0

I have an example of a scrapy project. it is pretty much default. its folder structure:

craiglist_sample/
├── craiglist_sample
│   ├── __init__.py
│   ├── items.py
│   ├── pipelines.py
│   ├── settings.py
│   └── spiders
│       ├── __init__.py
│       ├── test.py
└── scrapy.cfg

When you write scrapy crawl craigs -o items.csv -t csv to windows command prompt it writes craiglist items and links to console.

I want to create an example.py in main folder and print these items to python console inside it.

I tried

 from scrapy import cmdline
cmdline.execute("scrapy crawl craigs".split())

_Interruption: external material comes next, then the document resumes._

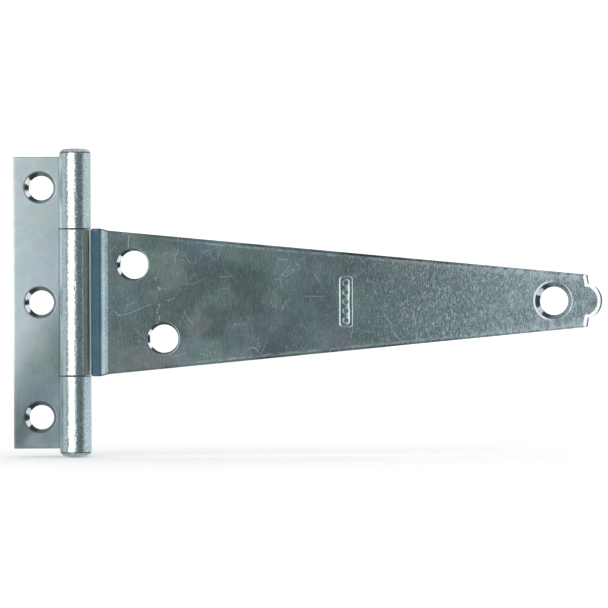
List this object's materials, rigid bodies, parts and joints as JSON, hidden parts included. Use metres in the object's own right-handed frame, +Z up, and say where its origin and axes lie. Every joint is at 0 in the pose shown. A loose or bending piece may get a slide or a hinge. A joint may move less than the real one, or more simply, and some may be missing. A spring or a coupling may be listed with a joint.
{
  "type": "t hinge",
  "caption": "Zinc-plated steel T hinge with a short rectangular leaf, a long tapered strap and a captive pin, for hanging a gate, shed door or lid.",
  "frame": {"origin": "centre of the fixed leaf's middle screw hole, on the plane of the leaf's back", "axes": "+X from the fixed leaf along the strap, +Y out of the leaf's back into what it is screwed to, +Z up along the pin; the barrel faces -Y"},
  "size_m": [0.1702, 0.009, 0.0884],
  "materials": {
    "plated_leaf": "bright zinc plate over stamped steel, satin",
    "plated_strap": "bright zinc plate over stamped steel, satin, handled",
    "plated_pin": "bright zinc plate over cold-headed steel"
  },
  "bodies": {
    "leaf": {"fixed_leaf": "plated_leaf", "hinge_pin": "plated_pin"},
    "strap": {"strap_leaf": "plated_strap"}
  },
  "joints": [
    {"name": "strap_swing", "type": "hinge", "parent": "leaf", "child": "strap", "pos_m": [0.0098, -0.0045, 0], "axis": [0, 0, -1], "range_deg": [-85, 190]}
  ]
}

but it writes the same as windows shell output. How can I make it print only items and list?

test.py :

from scrapy.contrib.spiders import CrawlSpider, Rule
from scrapy.contrib.linkextractors.sgml import SgmlLinkExtractor
from scrapy.selector import HtmlXPathSelector
from craiglist_sample.items import CraiglistSampleItem

class MySpider(CrawlSpider):
    name = "craigs"
##    allowed_domains = ["sfbay.craigslist.org"]
##    start_urls = ["http://sfbay.craigslist.org/npo/"]
    allowed_domains = ["craigslist.org"]
    start_urls = ["http://sfbay.tr.craigslist.org/search/npo?"]

##search\/npo\?s=
    rules = (Rule (SgmlLinkExtractor(allow=('s=\d00',),restrict_xpaths=('//a[@class="button next"]',))
    , callback="parse_items", follow= True),
    )

    def parse_items(self, response):
        hxs = HtmlXPathSelector(response)
        titles = hxs.select('//span[@class="pl"]')
##        titles = hxs.select("//p[@class='row']")
        items = []
        for titles in titles:
            item = CraiglistSampleItem()
            item ["title"] = titles.select("a/text()").extract()
            item ["link"] = titles.select("a/@href").extract()
            items.append(item)
        return(items)
St3114
  • 55
  • 9

1 Answers1

0

An approach could be turning off the default shell output of scrapy and insert a print command inside your parse_items function.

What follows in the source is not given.